Courteney Cox produces and stars in the oddball Starzplay limited series Shining Vale – a comedy, horror-fantasy outing with Greg Kinnear, Rob Morrow, Judith Light, Mira Sorvino, and Twin Peak’s Sherilyn Fenn. A Brooklyn family uproots and hauls out to rural Connecticut to begin anew in a 1789 rambling mansion. Cox’ Pat insisted on the move to get away from memories of a cheat she did with a repairman. Now hubby Terry (Kinnear) has a long commute until he’s fired and dons permanent full pandemic at-home gear and permanent glass of whiskey. How will they pay for the house? Their rebellious daughter’s hooking up with a devout Christian and changing, her son is in some kind of screen fugue. Pat’s an erotic women’s author and thinks she writes better with booze, add the ectoplasmic presence of several fifties people (Sorvino and co.) who love to scare Pat out of her wits. So why has everything gone wrong? Why was the home so cheap? Why is she losing her mind? Is she possessed? She discovers a photo of the spirits she’s been seeing and a Scrabble game tells her “Daisy was the last to die”. Yikes! It’s fast, furious, filled with f-bombs and nightmares, whiskey and wine and she thinks the new book’s turning out great. But is it?
Amanda Seyfried takes on infamous drugs cheat Elizabeth Holmes in the Hulu and Disney+ series The Dropout. Known as the “world’s youngest self-made female billionaire” Holmes dropped out of college to launch an ambitious idea – revolutionizing the health care system. Holmes had been in the top ten students at Stanford, and as a freshman, had been allowed to participate in graduate classes.
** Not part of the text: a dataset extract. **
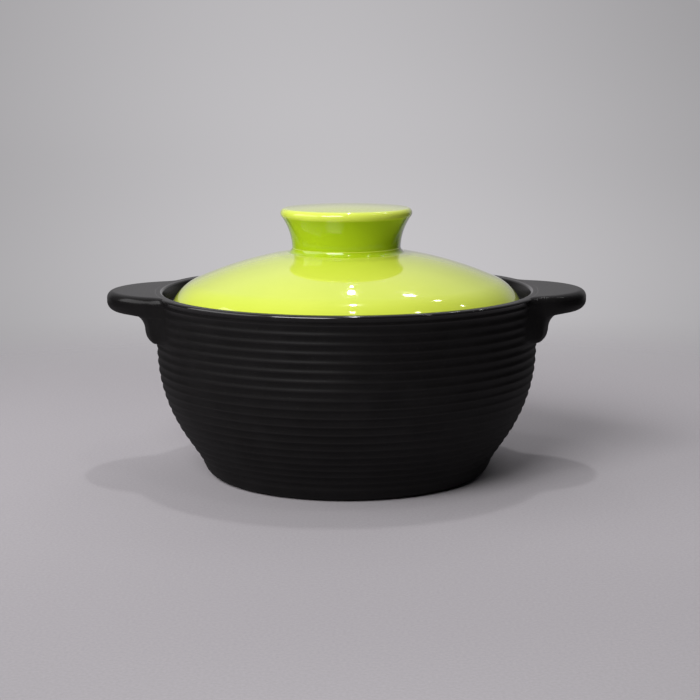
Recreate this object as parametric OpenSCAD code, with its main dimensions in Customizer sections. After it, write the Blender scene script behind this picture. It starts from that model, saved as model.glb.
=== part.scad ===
// Round porcelain casserole: a ribbed bowl with two lug handles and a domed lid with a flared knob.
// Lengths are in millimetres, angles in degrees. Section points are [radius, height].
// The origin is the centre of the base on the table, X runs through the handles and Z is up.

/* [Pot wall] */
// Outside radius at the rim
rim_r = 107; // [100:0.5:112]
// Height of the rim above the table
pot_h = 102; // [99:0.5:108]
// Outward lean of the upper wall
flare_deg = 2.8; // [1.5:0.1:4]
// Height of the centre of the bowl curve
bowl_z = 70.5; // [68:0.5:73]
// Radius of the bowl curve in section
bowl_r = 86; // [82:1:90]
// Lean of the wall where the bowl curve ends
bowl_deg = 34; // [31:0.5:37]
// Height at which the steeper foot begins
foot_h = 11.4; // [10:0.2:13]
// Lean of the foot
foot_deg = 27; // [24:1:28]
// Radius of the rounded edge between foot and base
foot_edge_r = 8; // [6:0.5:9]
// Thickness of the pot wall
wall_t = 7; // [6:0.1:8]
// Thickness of the pot floor
floor_t = 7; // [5:0.5:9]
// Radius of the curve inside between wall and floor
floor_edge_r = 14; // [8:1:20]
// Width of the bare ring that the pot stands on
ring_w = 5.5; // [4:0.5:8]
// Height of the hollow under the floor
ring_h = 2; // [1:0.2:3]

/* [Ribs] */
// Distance from one rib to the next along the wall
rib_pitch = 4.8; // [4.5:0.1:5.1]
// Depth of the hollow between two ribs
rib_depth = 0.6; // [0.4:0.1:0.9]
// Number of full hollows below the first rib
rib_count = 20; // [16:1:20]
// Width of the rounded crest of a rib
rib_land = 0.4; // [0.3:0.1:0.8]
// Height of the plain lip above the first hollow
lip_h = 1.5; // [1.2:0.1:2]
// Width of the narrow hollow below the lip
lip_hollow_w = 3.4; // [3:0.1:4]

/* [Rim and lid seat] */
// Radius of the rounded outer edge of the rim
rim_edge_r = 1.2; // [0.8:0.1:1.4]
// Width of the top of the rim
rim_w = 5; // [4:0.1:6]
// Radius of the rounded inner edge of the rim
rim_in_edge_r = 2; // [1:0.1:2.2]
// Depth of the lid seat below the rim
seat_drop = 7.5; // [6:0.1:8.5]
// Distance of the outer side of the lid seat inside the rim
seat_in = 8.2; // [7:0.1:9.5]
// Radius of the curve at the outer side of the seat
seat_edge_r = 1.5; // [1:0.1:2]
// Width of the lid seat
seat_w = 7.8; // [7:0.1:8.4]
// Height of the upright inner edge of the seat
throat_h = 4; // [3:0.1:5]
// Radius of the rounded edge of the throat
throat_edge_r = 1; // [0.5:0.1:1.5]
// Lean of the underside of the seat
seat_under_deg = 50; // [40:1:60]
// Radius of the curve inside below the seat
under_edge_r = 5; // [3:0.5:6]

/* [Handles] */
// Plan radius of a handle
lug_r = 40.3; // [38:0.1:43]
// Distance of the centre of that plan circle inside the rim
lug_in = 14.5; // [12:0.5:17]
// Thickness of a handle
lug_t = 10.7; // [9.8:0.1:11.7]
// Drop of the handle top below the rim
lug_drop = 0.1; // [0.1:0.1:0.5]
// Radius of the rounded top edge of a handle
lug_top_r = 4; // [2.5:0.1:4.5]
// Radius of the rounded lower edge of a handle
lug_low_r = 5; // [4:0.1:5.5]
// Inset of the sides of the bracket behind the edge of the slab
web_in = 0.5; // [0.4:0.1:2]
// Reach of the bracket beyond the rim
web_out = 4.5; // [3.5:0.1:6]
// Distance of the bottom of the bracket below the rim
web_drop = 25; // [25:0.5:30]
// Inward lean of the bracket towards its bottom
web_deg = 12; // [6:1:16]
// Radius of the curve between bracket and handle underside
web_edge_r = 10; // [8:0.5:10]
// Radius of the rounded bottom edge of the bracket
web_low_r = 2.6; // [2:0.1:3]

/* [Lid] */
// Gap between the lid and the outer side of the seat
lid_gap = 2; // [1.5:0.1:3]
// Height of the crown above the lid seat at the lid axis
crown_h = 30.6; // [28:0.1:33]
// Radius of the shoulder curve at the lid edge
shoulder_r = 24; // [22:0.5:26]
// Drop of the centre of that curve below the lid seat
shoulder_drop = 9; // [7:0.5:11]
// Radius of the rounded lower edge of the lid
lid_edge_r = 1.4; // [1:0.1:1.8]
// Thickness of the lid at the crown
lid_t = 5.5; // [4.5:0.1:6.5]
// Gap between the locating flange and the throat of the pot
flange_gap = 1; // [0.8:0.1:2.5]
// Thickness of the locating flange
flange_t = 5; // [4:0.1:6]
// Depth of the locating flange below the seat
flange_h = 6.5; // [5:0.1:8]
// Radius of the rounded flange edges
flange_edge_r = 1.8; // [1:0.1:1.9]
// Radius of the curve between flange and lid underside
lid_under_r = 6; // [4:0.5:8]

/* [Knob] */
// Radius of the narrow part of the knob
knob_waist_r = 30; // [28:0.1:31.5]
// Greatest radius of the knob
knob_r = 36.4; // [35:0.1:38]
// Height of the knob top above the lid seat
knob_h = 53.9; // [51:0.1:56]
// Radius of the hollowed side of the knob in section
knob_side_r = 31; // [28:0.5:36]
// Radius of the rounded knob rim
knob_edge_r = 2.8; // [2:0.1:3.2]
// Radius of the slightly domed knob top in section
knob_top_r = 380; // [300:10:600]
// Wall thickness of the hollow knob
knob_t = 4.8; // [4:0.1:5.5]
// Radius of the curve between knob and crown
knob_foot_r = 3.2; // [2:0.1:4]
// Radius of the curve inside the top of the knob
knob_room_edge_r = 4; // [2:0.5:6]

/* [Hidden] */
$fn = 96;
fine = 720;
over = 2;
bite = 0.4;

// Unit vectors: out of a wall that leans by a, along it towards the foot, and a point moved along one.
function out(a) = [cos(a), -sin(a)];
function down(a) = [-sin(a), -cos(a)];
function unit(v) = v / norm(v);
function on_circle(c, p, r) = c + r * unit(p - c);
function arc_deg(len, r) = len / r * 180 / PI;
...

Laurie Metcalfe plays a professor who brings her down a few notches encouraging Holmes to redouble her efforts. Her dream is to invent something the world needed in the biotech world and so she did, a gizmo that could test a single drop of blood for 70 conditions. She set up Theranos using her tuition money and developed and sold the product but it didn’t work and she knew it. Naveed Andrews is Sunny a wealthy tech guy decades older, her only friend and co-conspirator according to the US government. In 2015 Holmes stood trial on two counts of conspiracy to commit wire fraud and nine counts of wire fraud, in two plots, one to defraud investors, and another to defraud doctors and patients of multiple millions of dollars. Not a particularly strong series but an eye-opener, especially considering Holmes was 19 when it all started. Co-stars Anne Archer, Michaela Watkins, Sam Waterston, and William H. Macy.